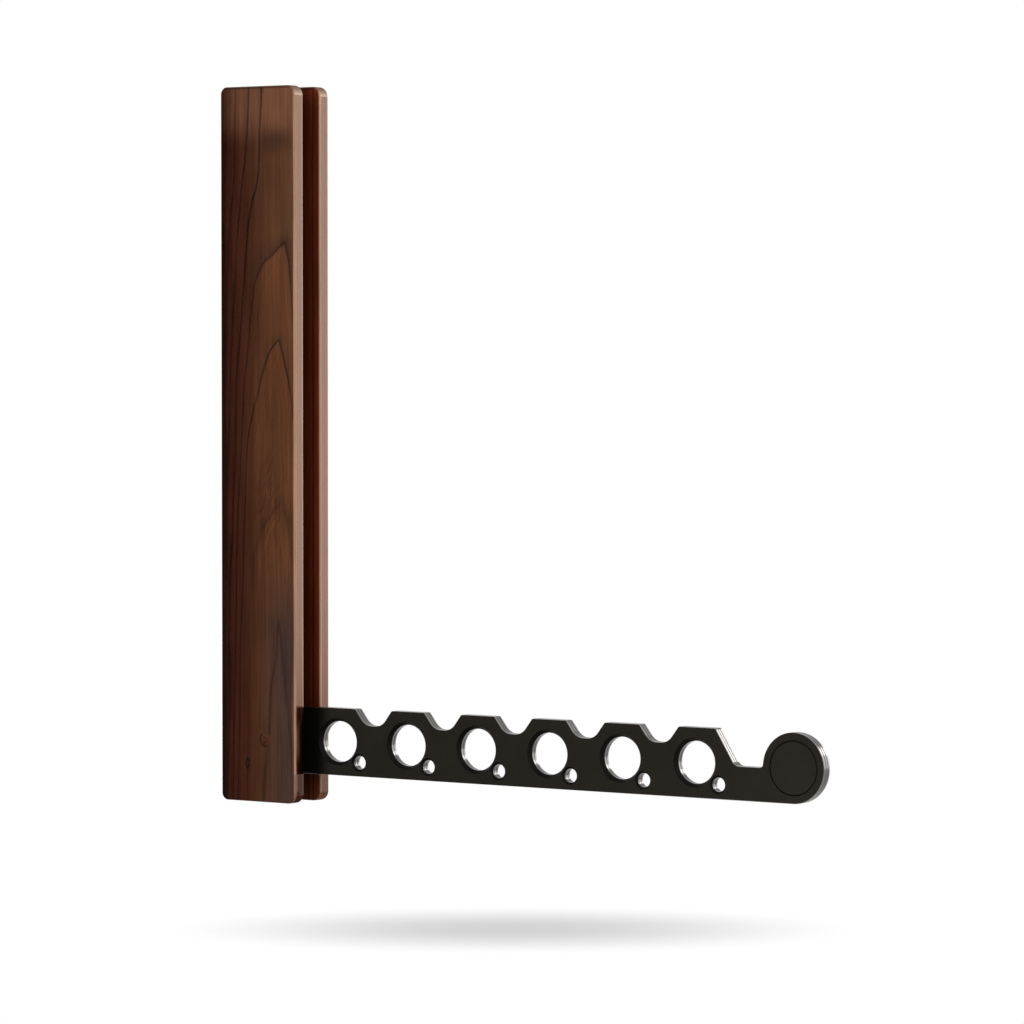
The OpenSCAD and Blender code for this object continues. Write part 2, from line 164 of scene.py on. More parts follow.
# %% Surfaces
class Shell:
    """Collects the grids and flat faces of one piece, and makes its mesh."""

    def __init__(self):
        self.points, self.directions, self.faces, self.zones = [], [], [], []
        self.count = 0

    def carry(self, path, profile, zone=0):
        """Vertex (i, j) is path point i, drawn in by profile row j against the outward
        direction, at that row's place across. Returns its first and last rings. zone is
        one number, or one for each strip of the profile."""
        place, away = path[:, None, :2], path[:, None, 2:]
        flat = place - profile[None, :, :1] * away
        x = np.broadcast_to(profile[None, :, 1], flat.shape[:2])
        facing = away * profile[None, :, 2:3]
        self.points.append(np.stack([x, -flat[..., 0], flat[..., 1]], axis=2).reshape(-1, 3))
        nx = np.broadcast_to(profile[None, :, 3], flat.shape[:2])
        turned_to = np.stack([nx, -facing[..., 0], facing[..., 1]], axis=2)
        self.directions.append(turned_to.reshape(-1, 3))
        rows, columns = flat.shape[:2]
        index = self.count + np.arange(rows * columns).reshape(rows, columns)
        a, b = index, np.roll(index, -1, axis=0)
        quads = np.stack([a[:, :-1], a[:, 1:], b[:, 1:], b[:, :-1]], axis=2).reshape(-1, 4)
        self.faces += quads.tolist()
        self.zones += np.broadcast_to(zone, (rows, columns - 1)).ravel().tolist()
        self.count += rows * columns
        return index[:, 0], index[:, -1]

    def close(self, rings, left, zone=0):
        """Fills the flat face between an outer ring and the rings of its round holes.
        A triangle stays if its middle is further from each hole's centre than the ring is."""
        order = np.concatenate(rings)
        points = np.vstack(self.points)[:, 1:] * (-1, 1)
        flat = points[order]
        starts = np.cumsum([0] + [len(ring) for ring in rings])
        edges = [(a + k, a + (k + 1) % (b - a))
                 for a, b in zip(starts, starts[1:]) for k in range(b - a)]
        inside_only, nearness = 1, 1e-7
        _, _, triangles, came_from, _, _ = delaunay_2d_cdt(
            [Vector(p) for p in flat], edges, [], inside_only, nearness)
        corners = order[np.array([k[0] for k in came_from])][np.array(triangles)]
        middle = points[corners].mean(axis=1)
        keep = np.ones(len(corners), bool)
        for ring in rings[1:]:
            centre = points[ring].mean(axis=0)
            radius = np.linalg.norm(points[ring[0]] - centre)
            keep &= np.linalg.norm(middle - centre, axis=1) > radius
        corners = corners[keep] if left else corners[keep][:, ::-1]
        self.faces += corners.tolist()
        self.zones += [zone] * len(corners)

    def build(self, name, mirror=False):
        """Makes the object: metres, true directions for the shading, one material per zone."""
        points, directions = np.vstack(self.points) * MM, np.vstack(self.directions)
        faces = self.faces
        if mirror:
            points[:, 0] *= -1
            directions[:, 0] *= -1
            faces = [face[::-1] for face in faces]
        directions = directions / np.linalg.norm(directions, axis=1, keepdims=True)
        mesh = bpy.data.meshes.new(name)
        mesh.from_pydata(points, [], faces)
        mesh.polygons.foreach_set("use_smooth", np.ones(len(faces), bool))
        mesh.polygons.foreach_set("material_index", np.array(self.zones, np.int32))
        mesh.normals_split_custom_set_from_vertices(directions)
        mesh.update()
        piece = bpy.data.objects.new(name, mesh)
        scene.collection.objects.link(piece)
        print(name, len(mesh.vertices), "vertices,", len(faces), "faces")
        return piece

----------

Reproduce each line verbatim.

- _PROBLEM SOLUTION_
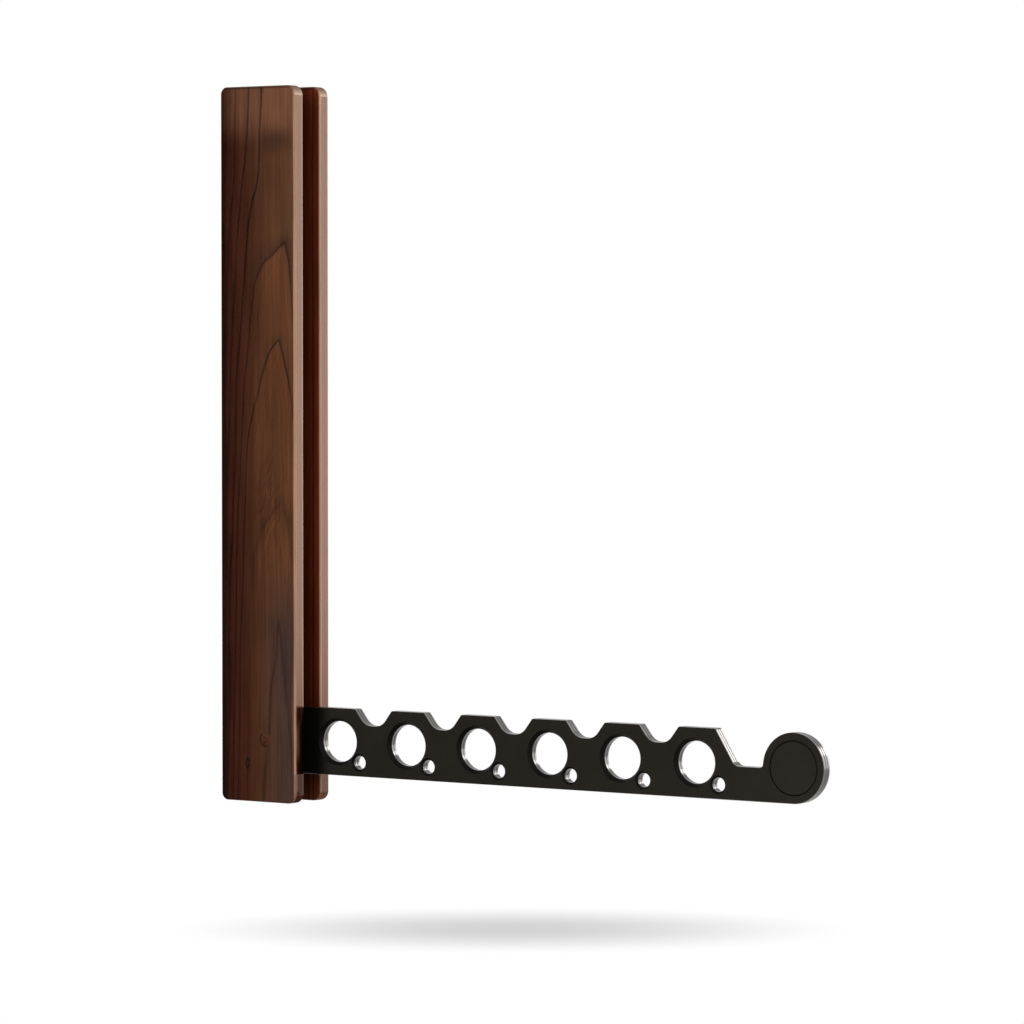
The OpenSCAD and Blender code for this object continues. Write part 2, from line 164 of scene.py on. More parts follow.
# %% Surfaces
class Shell:
    """Collects the grids and flat faces of one piece, and makes its mesh."""

    def __init__(self):
        self.points, self.directions, self.faces, self.zones = [], [], [], []
        self.count = 0

    def carry(self, path, profile, zone=0):
        """Vertex (i, j) is path point i, drawn in by profile row j against the outward
        direction, at that row's place across. Returns its first and last rings. zone is
        one number, or one for each strip of the profile."""
        place, away = path[:, None, :2], path[:, None, 2:]
        flat = place - profile[None, :, :1] * away
        x = np.broadcast_to(profile[None, :, 1], flat.shape[:2])
        facing = away * profile[None, :, 2:3]
        self.points.append(np.stack([x, -flat[..., 0], flat[..., 1]], axis=2).reshape(-1, 3))
        nx = np.broadcast_to(profile[None, :, 3], flat.shape[:2])
        turned_to = np.stack([nx, -facing[..., 0], facing[..., 1]], axis=2)
        self.directions.append(turned_to.reshape(-1, 3))
        rows, columns = flat.shape[:2]
        index = self.count + np.arange(rows * columns).reshape(rows, columns)
        a, b = index, np.roll(index, -1, axis=0)
        quads = np.stack([a[:, :-1], a[:, 1:], b[:, 1:], b[:, :-1]], axis=2).reshape(-1, 4)
        self.faces += quads.tolist()
        self.zones += np.broadcast_to(zone, (rows, columns - 1)).ravel().tolist()
        self.count += rows * columns
        return index[:, 0], index[:, -1]

    def close(self, rings, left, zone=0):
        """Fills the flat face between an outer ring and the rings of its round holes.
        A triangle stays if its middle is further from each hole's centre than the ring is."""
        order = np.concatenate(rings)
        points = np.vstack(self.points)[:, 1:] * (-1, 1)
        flat = points[order]
        starts = np.cumsum([0] + [len(ring) for ring in rings])
        edges = [(a + k, a + (k + 1) % (b - a))
                 for a, b in zip(starts, starts[1:]) for k in range(b - a)]
        inside_only, nearness = 1, 1e-7
        _, _, triangles, came_from, _, _ = delaunay_2d_cdt(
            [Vector(p) for p in flat], edges, [], inside_only, nearness)
        corners = order[np.array([k[0] for k in came_from])][np.array(triangles)]
        middle = points[corners].mean(axis=1)
        keep = np.ones(len(corners), bool)
        for ring in rings[1:]:
            centre = points[ring].mean(axis=0)
            radius = np.linalg.norm(points[ring[0]] - centre)
            keep &= np.linalg.norm(middle - centre, axis=1) > radius
        corners = corners[keep] if left else corners[keep][:, ::-1]
        self.faces += corners.tolist()
        self.zones += [zone] * len(corners)

    def build(self, name, mirror=False):
        """Makes the object: metres, true directions for the shading, one material per zone."""
        points, directions = np.vstack(self.points) * MM, np.vstack(self.directions)
        faces = self.faces
        if mirror:
            points[:, 0] *= -1
            directions[:, 0] *= -1
            faces = [face[::-1] for face in faces]
        directions = directions / np.linalg.norm(directions, axis=1, keepdims=True)
        mesh = bpy.data.meshes.new(name)
        mesh.from_pydata(points, [], faces)
        mesh.polygons.foreach_set("use_smooth", np.ones(len(faces), bool))
        mesh.polygons.foreach_set("material_index", np.array(self.zones, np.int32))
        mesh.normals_split_custom_set_from_vertices(directions)
        mesh.update()
        piece = bpy.data.objects.new(name, mesh)
        scene.collection.objects.link(piece)
        print(name, len(mesh.vertices), "vertices,", len(faces), "faces")
        return piece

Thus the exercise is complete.